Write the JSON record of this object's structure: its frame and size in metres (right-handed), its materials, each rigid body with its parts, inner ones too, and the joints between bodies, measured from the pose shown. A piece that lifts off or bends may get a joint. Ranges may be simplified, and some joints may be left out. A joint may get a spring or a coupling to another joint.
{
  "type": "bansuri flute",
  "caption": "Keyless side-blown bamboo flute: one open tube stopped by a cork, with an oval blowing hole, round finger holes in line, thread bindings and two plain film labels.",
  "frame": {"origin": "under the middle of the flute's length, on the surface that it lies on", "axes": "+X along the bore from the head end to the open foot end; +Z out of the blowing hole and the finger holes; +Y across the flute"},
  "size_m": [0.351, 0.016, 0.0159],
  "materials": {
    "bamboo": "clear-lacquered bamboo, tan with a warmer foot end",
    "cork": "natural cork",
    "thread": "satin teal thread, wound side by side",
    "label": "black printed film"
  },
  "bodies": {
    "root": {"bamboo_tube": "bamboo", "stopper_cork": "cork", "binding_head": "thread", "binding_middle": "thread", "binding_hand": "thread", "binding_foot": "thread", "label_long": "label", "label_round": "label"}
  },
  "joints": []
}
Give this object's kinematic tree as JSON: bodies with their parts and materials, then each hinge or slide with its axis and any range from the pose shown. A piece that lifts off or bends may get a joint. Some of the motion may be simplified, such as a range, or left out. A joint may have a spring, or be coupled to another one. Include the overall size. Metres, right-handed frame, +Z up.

-*-

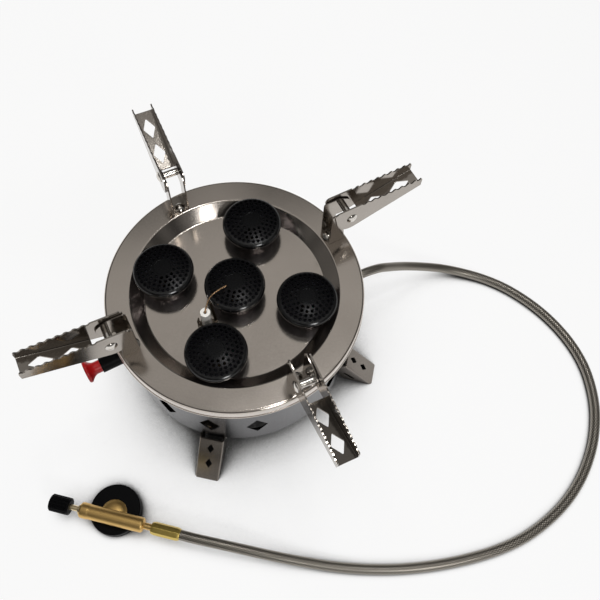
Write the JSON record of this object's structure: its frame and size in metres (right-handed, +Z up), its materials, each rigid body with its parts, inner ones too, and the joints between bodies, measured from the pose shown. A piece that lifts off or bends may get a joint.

-*-

Problem requirements: Give back, word for word, only the lines above from the line holding "metres (right-handed), its" to the line holding "Give this object's", both included.

Task response:
Write the JSON record of this object's structure: its frame and size in metres (right-handed), its materials, each rigid body with its parts, inner ones too, and the joints between bodies, measured from the pose shown. A piece that lifts off or bends may get a joint. Ranges may be simplified, and some joints may be left out. A joint may get a spring or a coupling to another joint.
{
  "type": "bansuri flute",
  "caption": "Keyless side-blown bamboo flute: one open tube stopped by a cork, with an oval blowing hole, round finger holes in line, thread bindings and two plain film labels.",
  "frame": {"origin": "under the middle of the flute's length, on the surface that it lies on", "axes": "+X along the bore from the head end to the open foot end; +Z out of the blowing hole and the finger holes; +Y across the flute"},
  "size_m": [0.351, 0.016, 0.0159],
  "materials": {
    "bamboo": "clear-lacquered bamboo, tan with a warmer foot end",
    "cork": "natural cork",
    "thread": "satin teal thread, wound side by side",
    "label": "black printed film"
  },
  "bodies": {
    "root": {"bamboo_tube": "bamboo", "stopper_cork": "cork", "binding_head": "thread", "binding_middle": "thread", "binding_hand": "thread", "binding_foot": "thread", "label_long": "label", "label_round": "label"}
  },
  "joints": []
}
Give this object's kinematic tree as JSON: bodies with their parts and materials, then each hinge or slide with its axis and any range from the pose shown. A piece that lifts off or bends may get a joint. Some of the motion may be simplified, such as a range, or left out. A joint may have a spring, or be coupled to another one. Include the overall size. Metres, right-handed frame, +Z up.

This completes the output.